#### [THE TASK]
Exactly repeat the full listing that follows.

#### [GIVEN MATERIAL]
+++

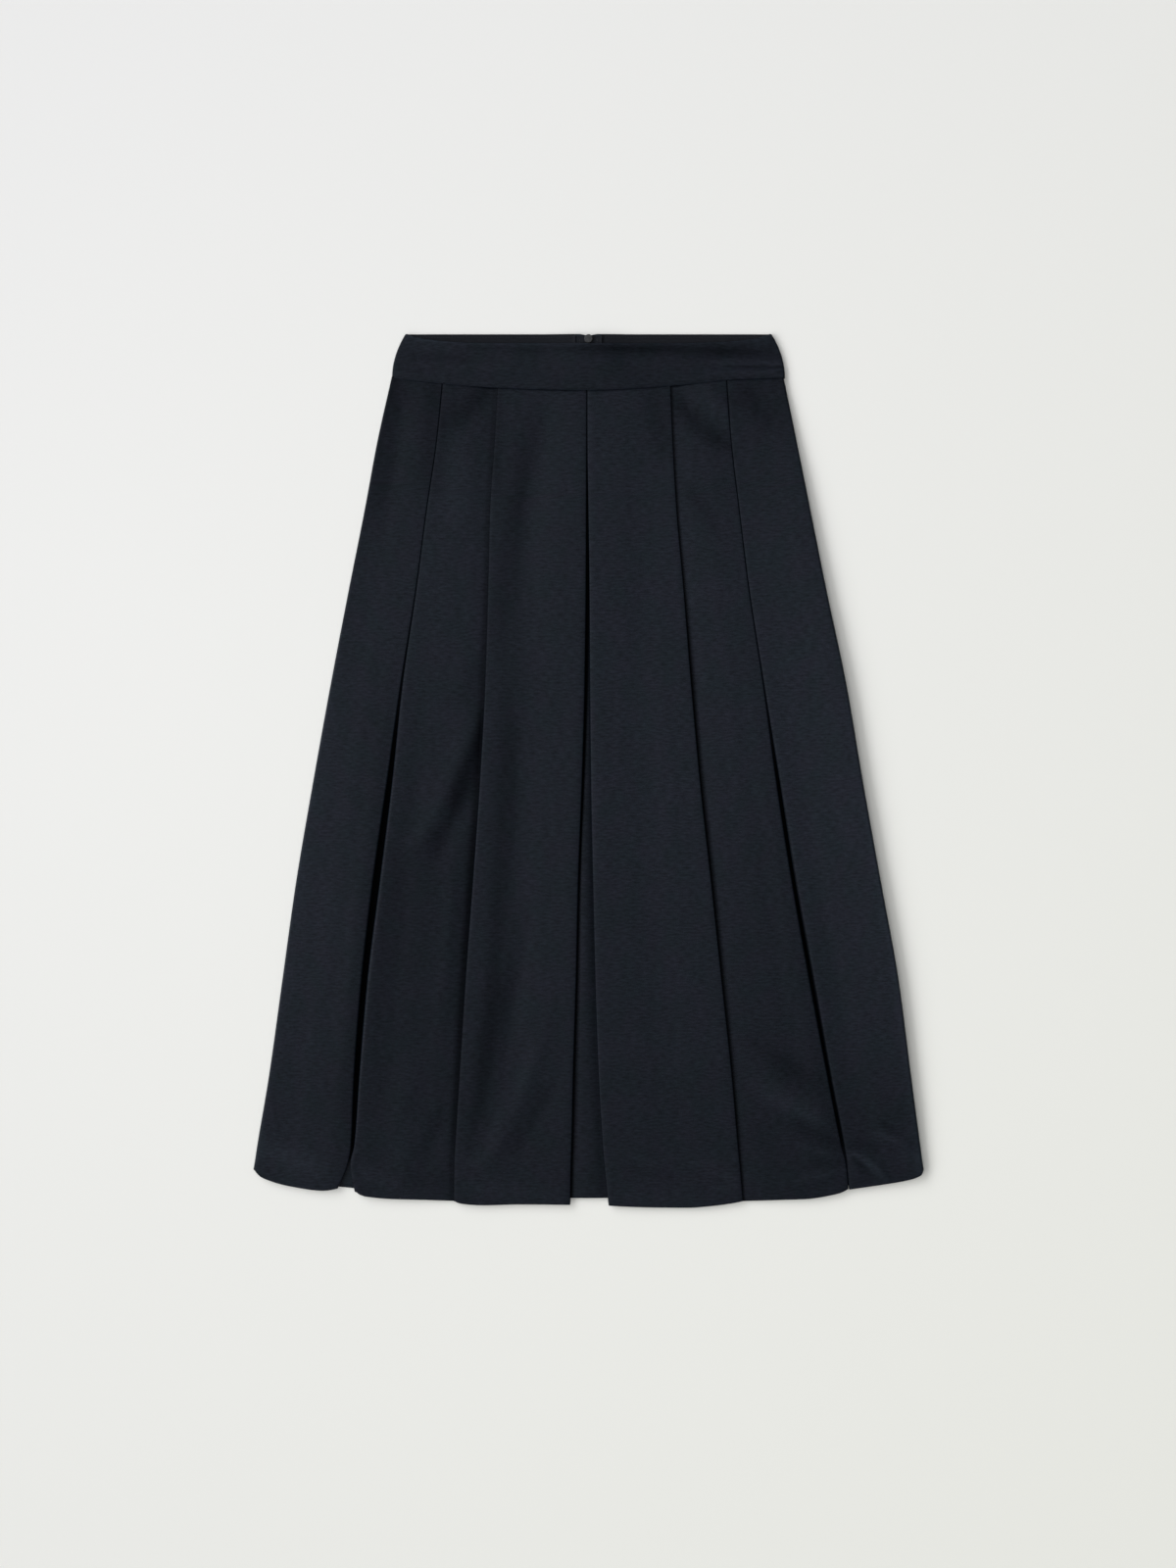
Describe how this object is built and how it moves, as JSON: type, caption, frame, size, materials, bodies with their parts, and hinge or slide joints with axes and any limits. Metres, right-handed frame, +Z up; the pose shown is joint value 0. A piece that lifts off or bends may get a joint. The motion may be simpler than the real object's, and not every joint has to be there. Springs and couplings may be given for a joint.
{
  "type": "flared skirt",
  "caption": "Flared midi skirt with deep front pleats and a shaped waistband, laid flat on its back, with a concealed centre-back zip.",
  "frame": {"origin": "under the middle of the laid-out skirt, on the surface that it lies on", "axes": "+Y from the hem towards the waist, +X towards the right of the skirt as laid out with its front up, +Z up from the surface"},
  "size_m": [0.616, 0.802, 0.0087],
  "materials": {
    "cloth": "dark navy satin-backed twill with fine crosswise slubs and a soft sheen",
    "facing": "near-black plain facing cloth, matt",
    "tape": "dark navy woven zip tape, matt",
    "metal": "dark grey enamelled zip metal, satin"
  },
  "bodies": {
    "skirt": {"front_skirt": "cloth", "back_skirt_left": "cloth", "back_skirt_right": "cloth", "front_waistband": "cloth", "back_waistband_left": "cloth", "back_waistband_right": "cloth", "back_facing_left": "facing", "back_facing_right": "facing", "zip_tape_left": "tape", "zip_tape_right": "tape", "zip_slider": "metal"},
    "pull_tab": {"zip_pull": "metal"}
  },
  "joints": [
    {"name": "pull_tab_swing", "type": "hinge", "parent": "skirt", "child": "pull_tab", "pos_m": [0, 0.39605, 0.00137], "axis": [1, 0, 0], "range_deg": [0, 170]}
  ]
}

+++

#### [ANSWER TO THE TASK]
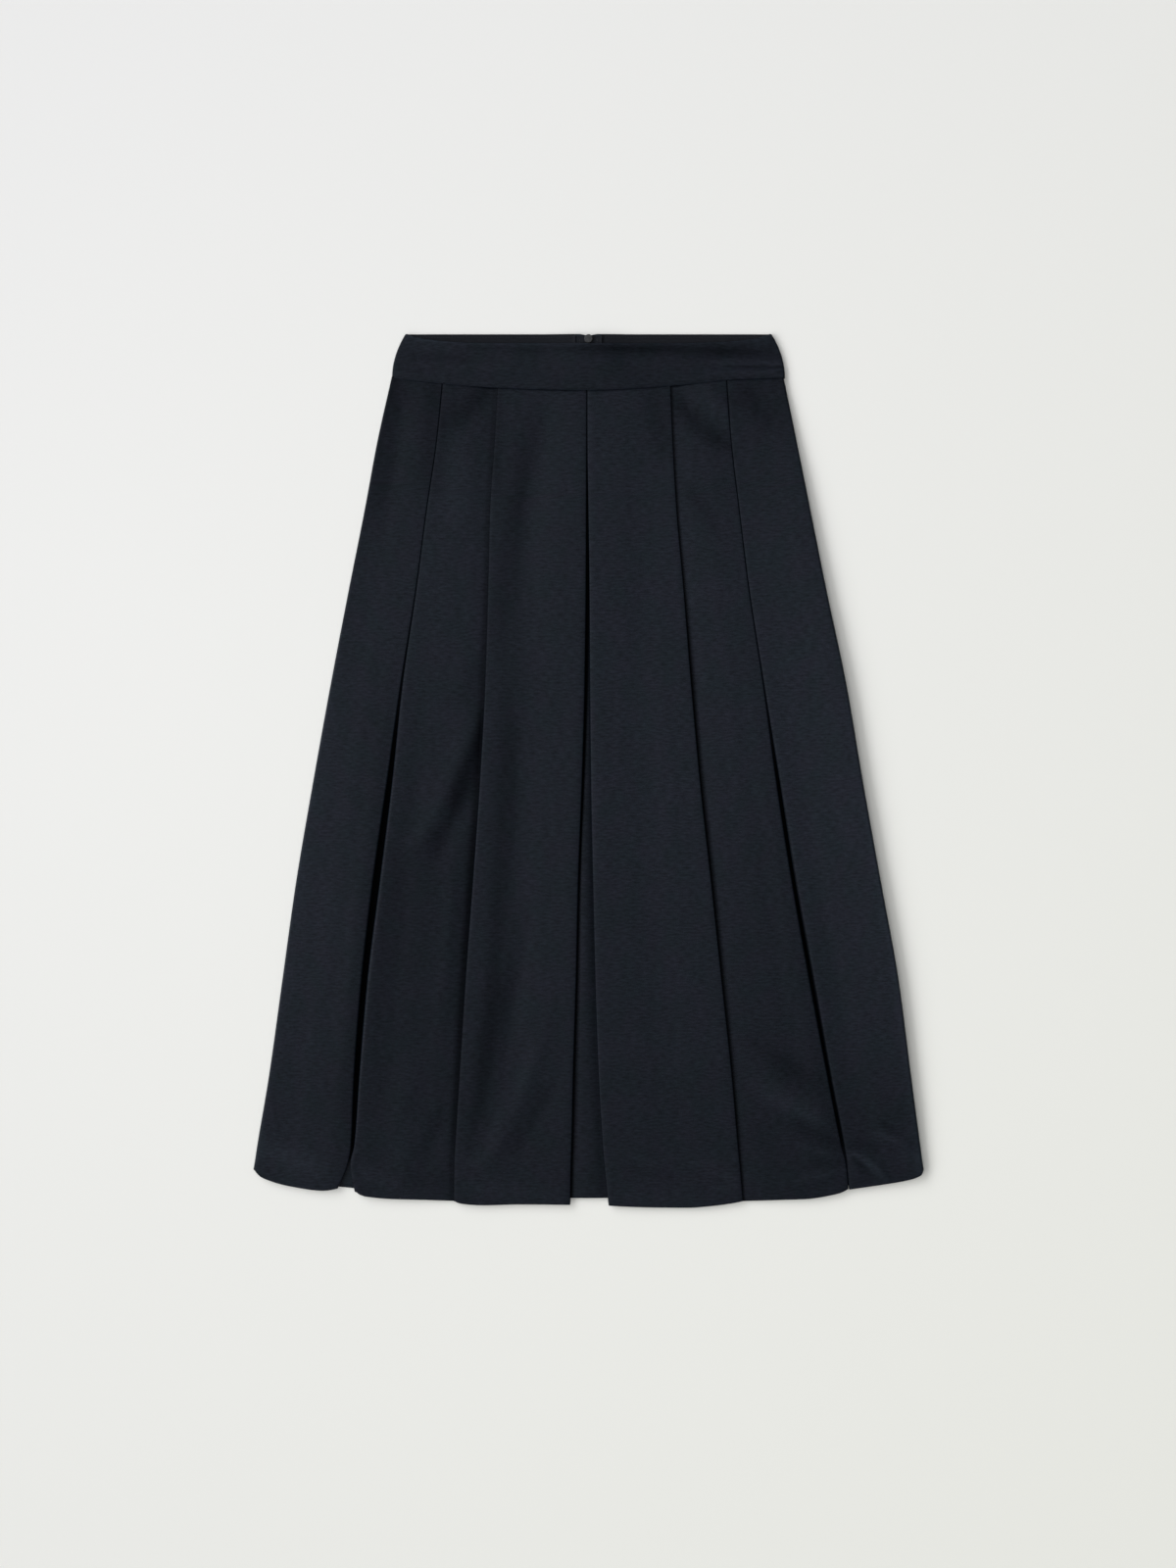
Describe how this object is built and how it moves, as JSON: type, caption, frame, size, materials, bodies with their parts, and hinge or slide joints with axes and any limits. Metres, right-handed frame, +Z up; the pose shown is joint value 0. A piece that lifts off or bends may get a joint. The motion may be simpler than the real object's, and not every joint has to be there. Springs and couplings may be given for a joint.
{
  "type": "flared skirt",
  "caption": "Flared midi skirt with deep front pleats and a shaped waistband, laid flat on its back, with a concealed centre-back zip.",
  "frame": {"origin": "under the middle of the laid-out skirt, on the surface that it lies on", "axes": "+Y from the hem towards the waist, +X towards the right of the skirt as laid out with its front up, +Z up from the surface"},
  "size_m": [0.616, 0.802, 0.0087],
  "materials": {
    "cloth": "dark navy satin-backed twill with fine crosswise slubs and a soft sheen",
    "facing": "near-black plain facing cloth, matt",
    "tape": "dark navy woven zip tape, matt",
    "metal": "dark grey enamelled zip metal, satin"
  },
  "bodies": {
    "skirt": {"front_skirt": "cloth", "back_skirt_left": "cloth", "back_skirt_right": "cloth", "front_waistband": "cloth", "back_waistband_left": "cloth", "back_waistband_right": "cloth", "back_facing_left": "facing", "back_facing_right": "facing", "zip_tape_left": "tape", "zip_tape_right": "tape", "zip_slider": "metal"},
    "pull_tab": {"zip_pull": "metal"}
  },
  "joints": [
    {"name": "pull_tab_swing", "type": "hinge", "parent": "skirt", "child": "pull_tab", "pos_m": [0, 0.39605, 0.00137], "axis": [1, 0, 0], "range_deg": [0, 170]}
  ]
}